The RHA argues that DfT’s CAZ strategy needs to take into consideration key societal, environmental and economic factors arising from the impact of the COVID-19 pandemic before any schemes are implemeted.

These include:

• The severe financial pressure many hauliers are facing as a result of the COVID-19 crisis

• The economic dislocation caused by COVID-19 and the disruption to normal HGV replacement cycles which will make it difficult for hauliers to upgrade to Euro-6 by 2021

• The need to assess emerging reports indicating air quality improvements during the COVID-19 crisis and how the removal of certain modes of transport have impacted on air quality levels

• Indications that the UK workforce may become more “agile” after the crisis, by, for example, increasingly working from home, which may alter travel patterns

The RHA also wants the DfT to extend the implementation of all CAZ schemes to January 2022 to allow hauliers to recover from the economic impact of the pandemic.
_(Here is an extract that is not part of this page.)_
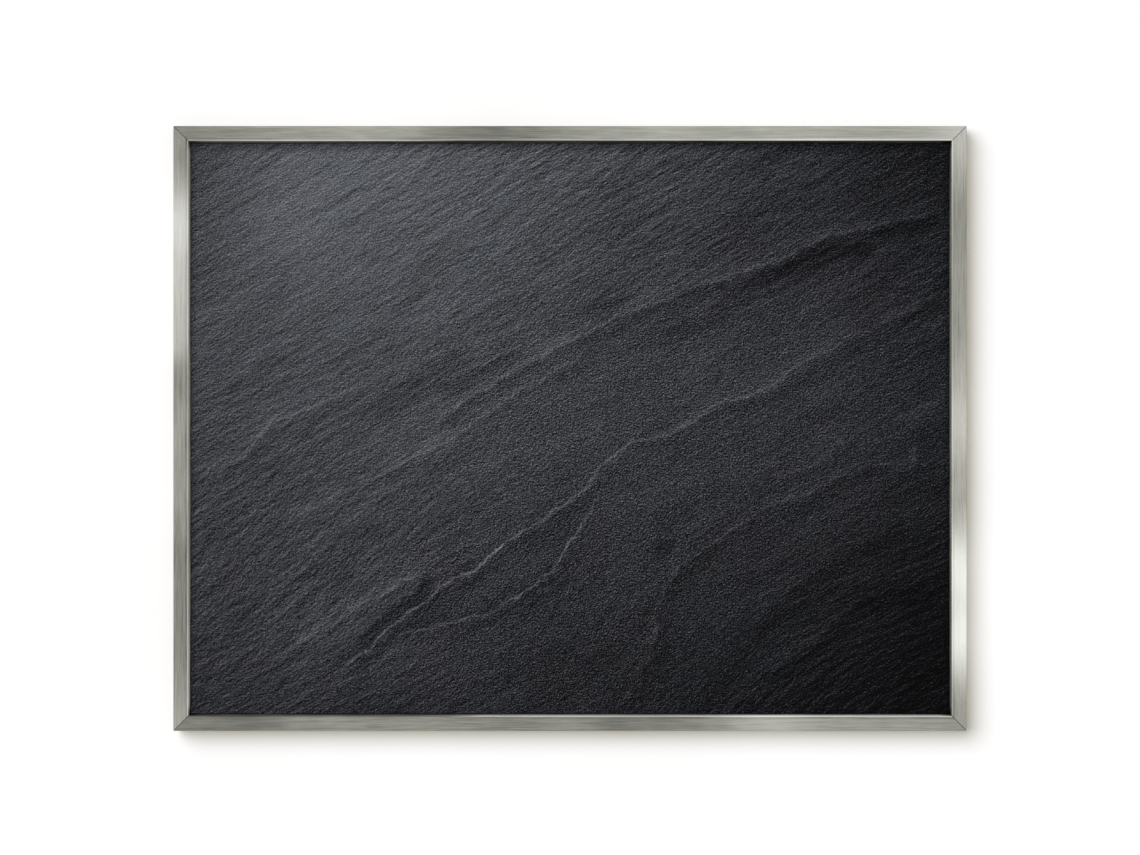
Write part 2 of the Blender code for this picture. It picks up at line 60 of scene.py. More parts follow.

Chris Ashley, RHA head of policy for environment and regulatory policy, told “Any review conducted by the government should also take account of the huge strides hauliers undertook prior to the COVID-19 crisis, where £1.9bn was invested by hauliers in the latest, cleanest lorries which the RHA estimates has caused harmful NOx emissions from HGVs to fall by around 60% since 2013.

“We call upon the government to evaluate non-charging options that allow for appropriate phasing in, determined by vehicle life cycles.